[start]
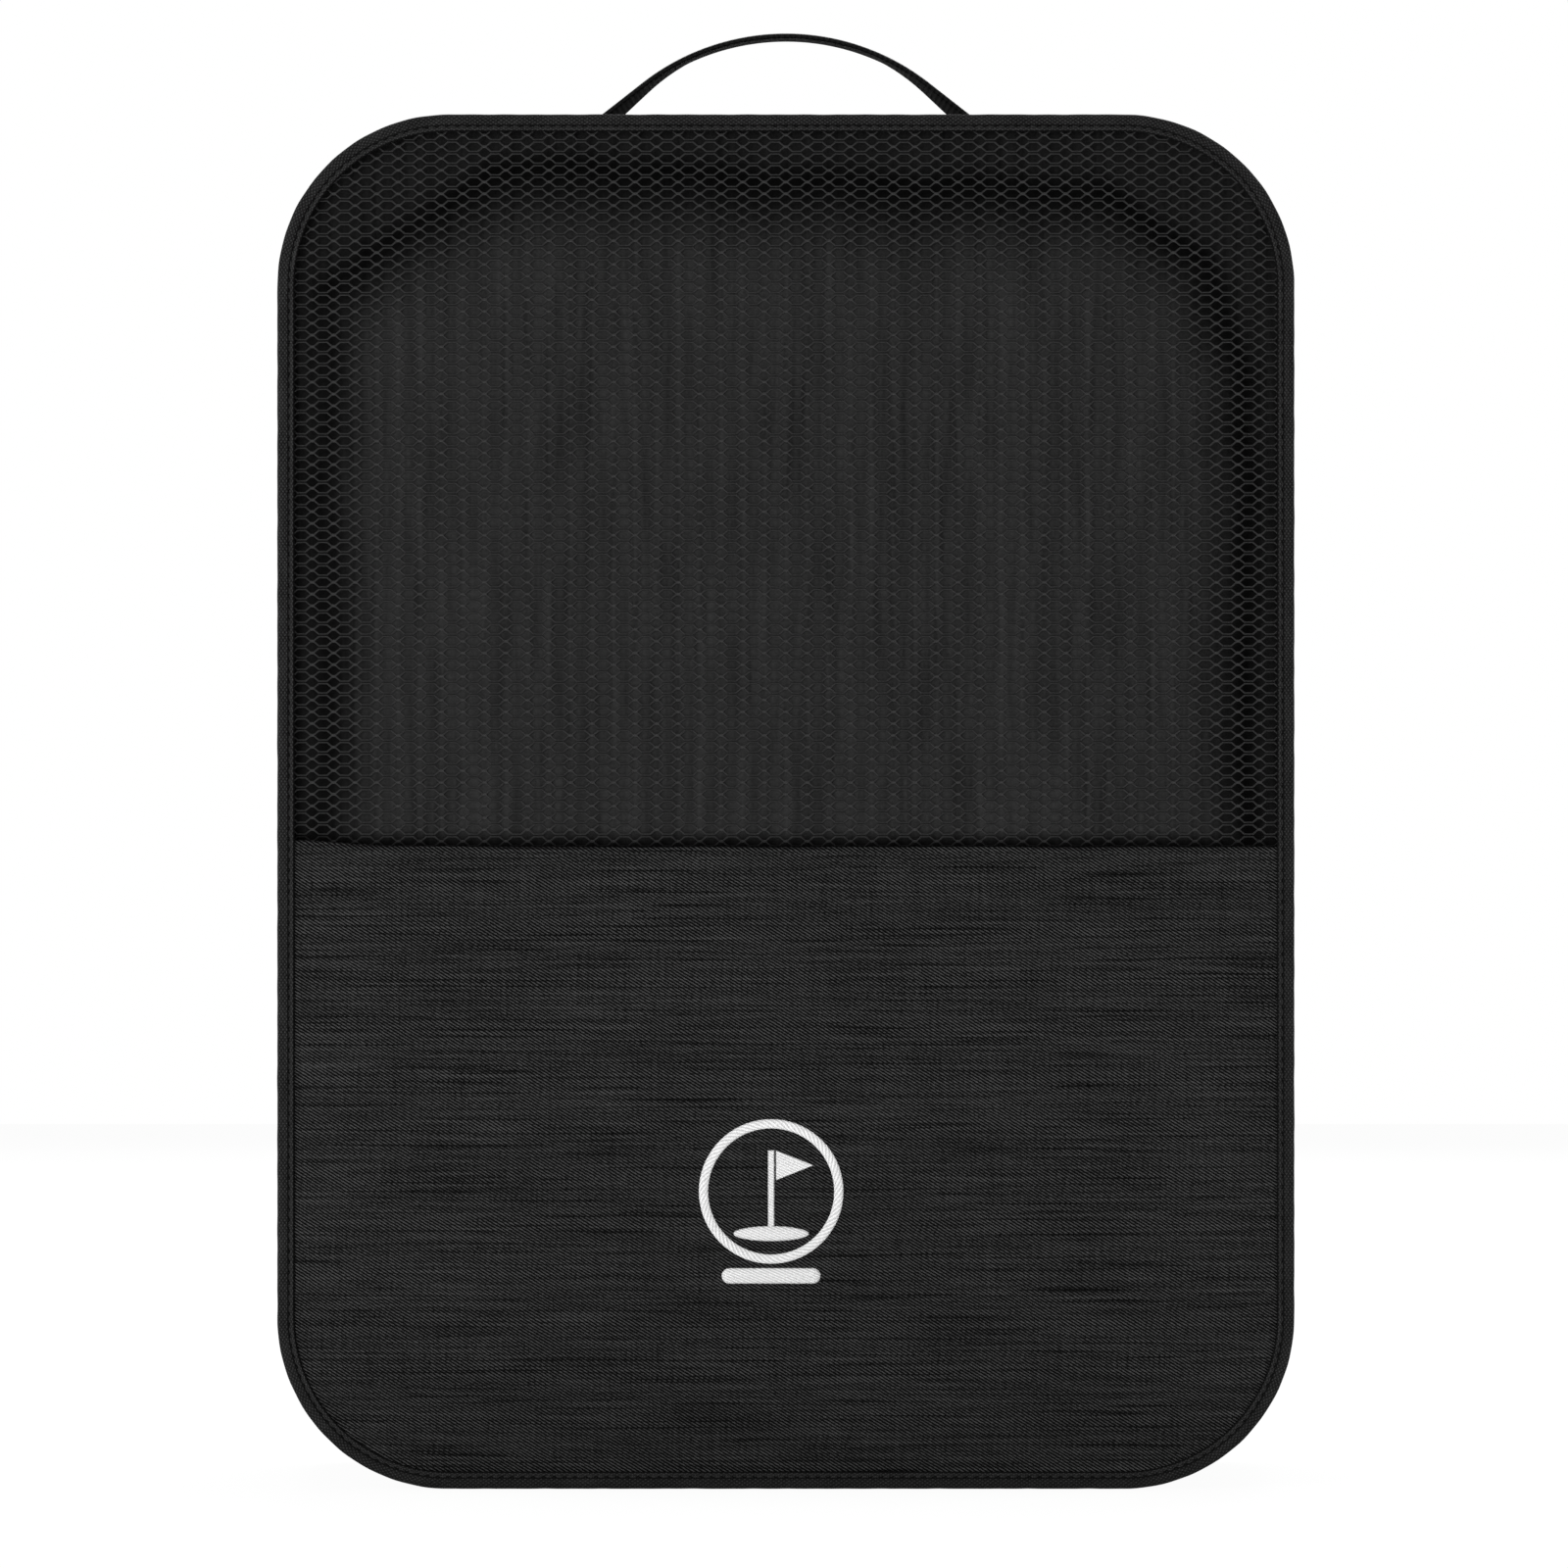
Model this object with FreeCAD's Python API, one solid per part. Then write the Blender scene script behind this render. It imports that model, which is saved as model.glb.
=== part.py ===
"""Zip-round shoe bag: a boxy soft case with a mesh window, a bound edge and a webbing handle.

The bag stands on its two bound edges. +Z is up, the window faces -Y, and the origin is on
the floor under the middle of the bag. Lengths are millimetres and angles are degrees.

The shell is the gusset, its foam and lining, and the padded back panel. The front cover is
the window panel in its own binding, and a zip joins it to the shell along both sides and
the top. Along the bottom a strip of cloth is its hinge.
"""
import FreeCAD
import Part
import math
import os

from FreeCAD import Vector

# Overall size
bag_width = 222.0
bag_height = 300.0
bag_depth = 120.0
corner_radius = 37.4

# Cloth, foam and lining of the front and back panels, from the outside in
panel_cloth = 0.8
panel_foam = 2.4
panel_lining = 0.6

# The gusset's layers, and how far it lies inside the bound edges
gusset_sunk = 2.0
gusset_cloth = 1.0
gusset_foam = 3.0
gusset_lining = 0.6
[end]
=== Instruction ===
Reproduce all of the data exactly as given.

=== Right answer ===
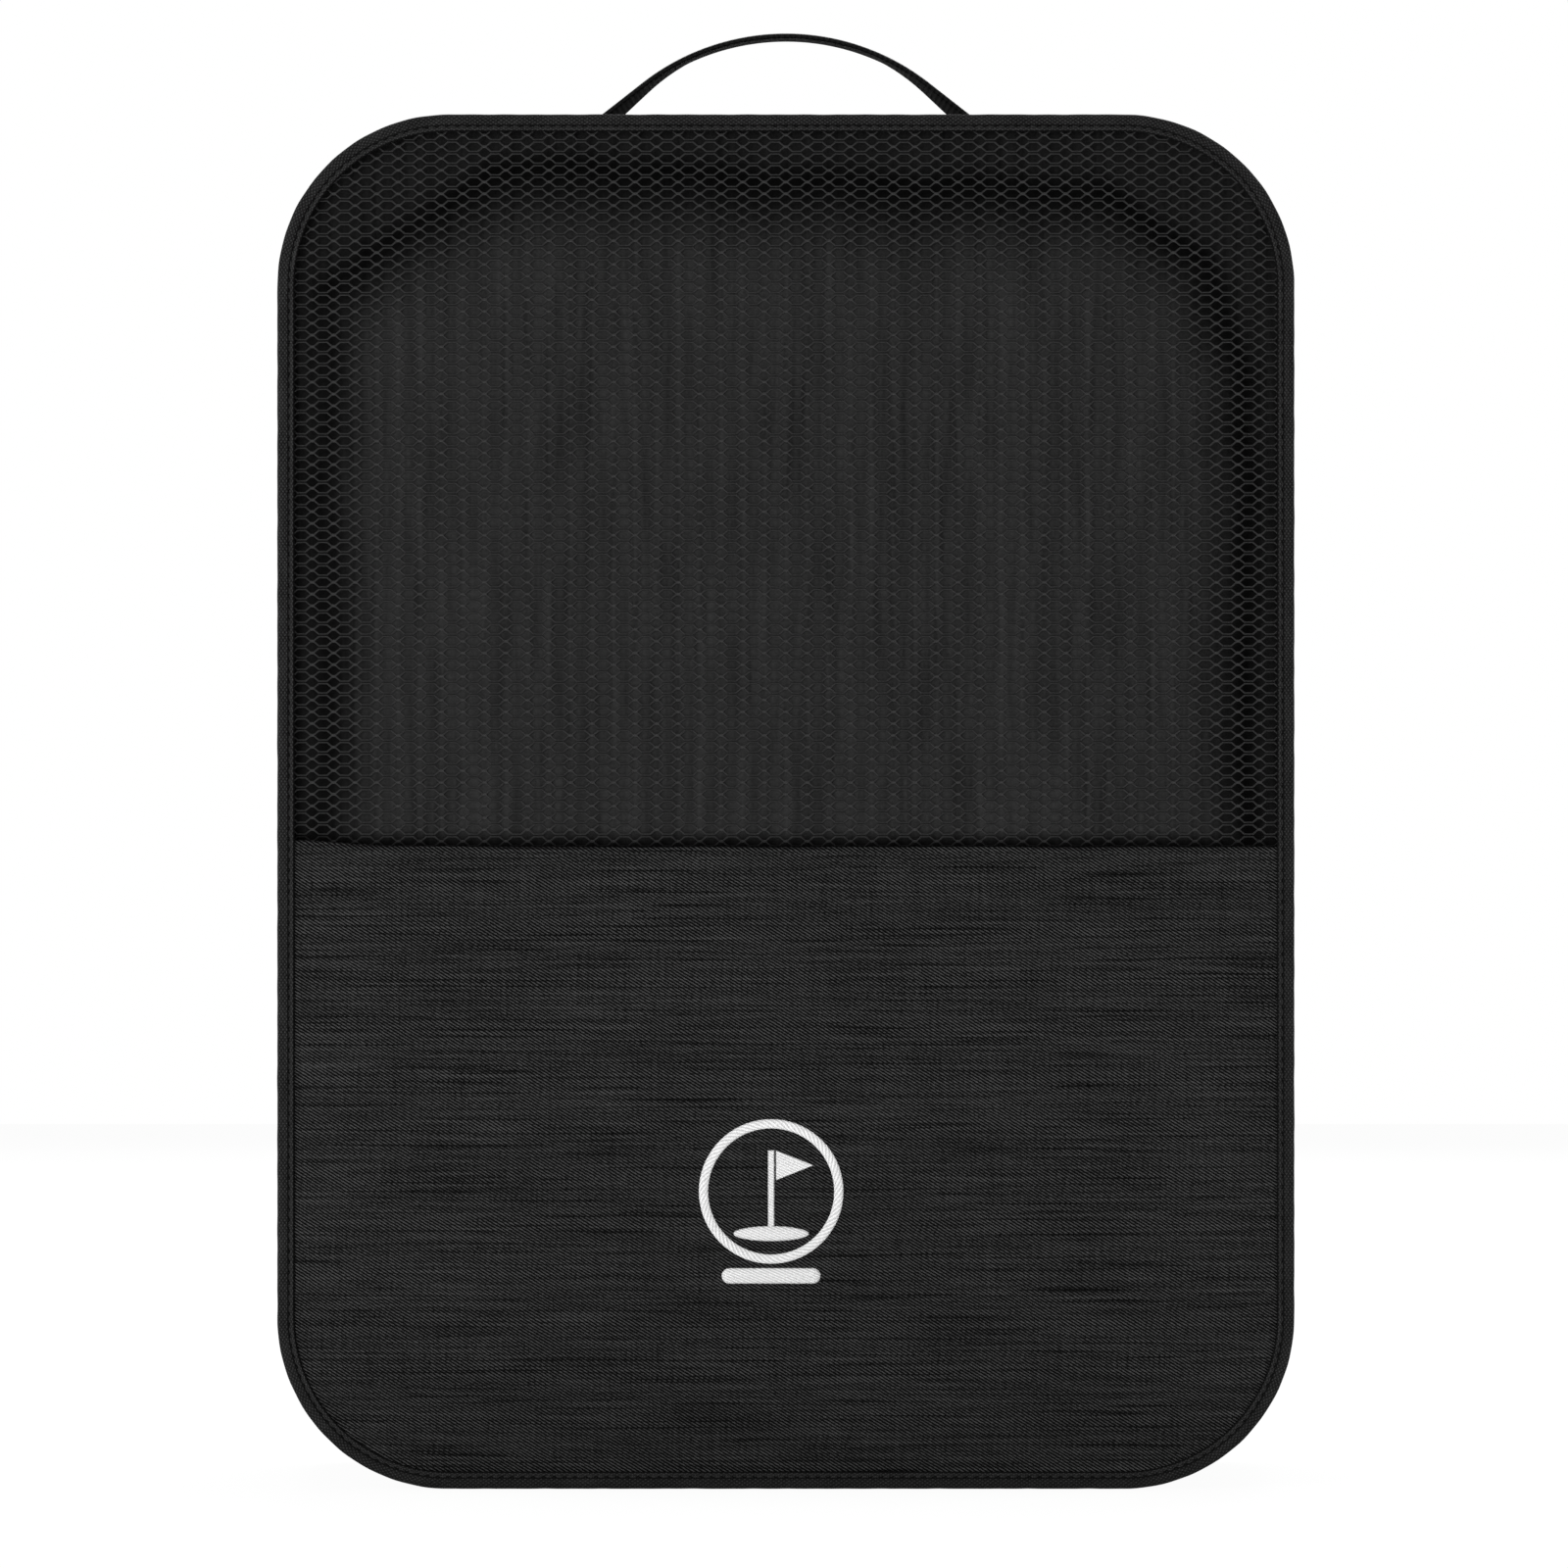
Model this object with FreeCAD's Python API, one solid per part. Then write the Blender scene script behind this render. It imports that model, which is saved as model.glb.
=== part.py ===
"""Zip-round shoe bag: a boxy soft case with a mesh window, a bound edge and a webbing handle.

The bag stands on its two bound edges. +Z is up, the window faces -Y, and the origin is on
the floor under the middle of the bag. Lengths are millimetres and angles are degrees.

The shell is the gusset, its foam and lining, and the padded back panel. The front cover is
the window panel in its own binding, and a zip joins it to the shell along both sides and
the top. Along the bottom a strip of cloth is its hinge.
"""
import FreeCAD
import Part
import math
import os

from FreeCAD import Vector

# Overall size
bag_width = 222.0
bag_height = 300.0
bag_depth = 120.0
corner_radius = 37.4

# Cloth, foam and lining of the front and back panels, from the outside in
panel_cloth = 0.8
panel_foam = 2.4
panel_lining = 0.6

# The gusset's layers, and how far it lies inside the bound edges
gusset_sunk = 2.0
gusset_cloth = 1.0
gusset_foam = 3.0
gusset_lining = 0.6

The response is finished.